Posted by: David Phillips | June 14, 2011 at 08:45 AM
David, thanks for stopping by and for the kind words.
Posted by: Greg Horton | June 14, 2011 at 09:02 AM
In the first figure citation, there's a missing 2 in front of 2500 (.15% of 16 million is 22,500 rather than 2500).
I didn't realize that Southern Baptists claimed not to be a denomination. I grew up with Church of Christ claiming the same thing, and while CofC clearly is a denomination according to the definitions used by sociologists, anthropologists and historians, this silliness is mitigated by their lack of a central political authority. SBCers apparently don't realize that if your church signs on to an organizational constitution that is managed at the national level, you not only belong to a denomination, you belong to a denomination that has a problem with pathological lying.
Posted by: Leighton | June 14, 2011 at 04:11 PM
Southern Baptists most certainly identify themselves as a denomination. I think this author was confused with the Church of Christ, or that we (SBCs)decry any kind of a hierarchy--at least in theory, though often not in practice, and uphold (again, at least in theory) the autonomy of the local church. He was incorrect about many of his facts, and clearly has an axe to grind with someone, but nonetheless, spot on in terms of his main arguments.
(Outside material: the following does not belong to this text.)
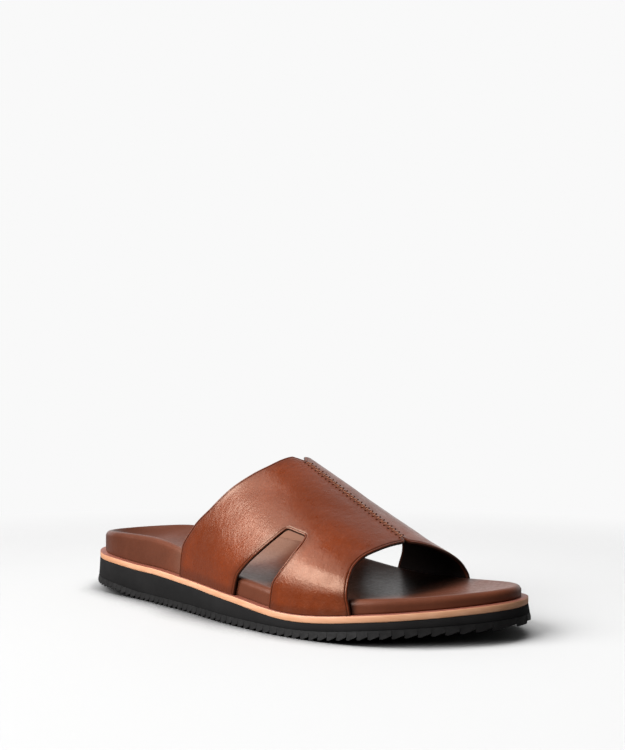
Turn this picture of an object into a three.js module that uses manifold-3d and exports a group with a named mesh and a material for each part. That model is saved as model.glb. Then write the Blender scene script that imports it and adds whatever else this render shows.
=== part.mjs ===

Posted by: Scott | July 26, 2011 at 03:05 PM
Scott, thanks for getting the main point, but the irony is that you continue to say the SBC is denomination and that all churches are autonomous. I supposed it's possible for people who believe 3=1 to believe that the concept of autonomous churches = denomination is a true statement when those "autonomous" churches can be kicked out of a "denomination." The minor point was that the SBC says both statements with a straight face, as if the very idea isn't self-defeating and contradictory. And I don't think I have any axes about, but thanks.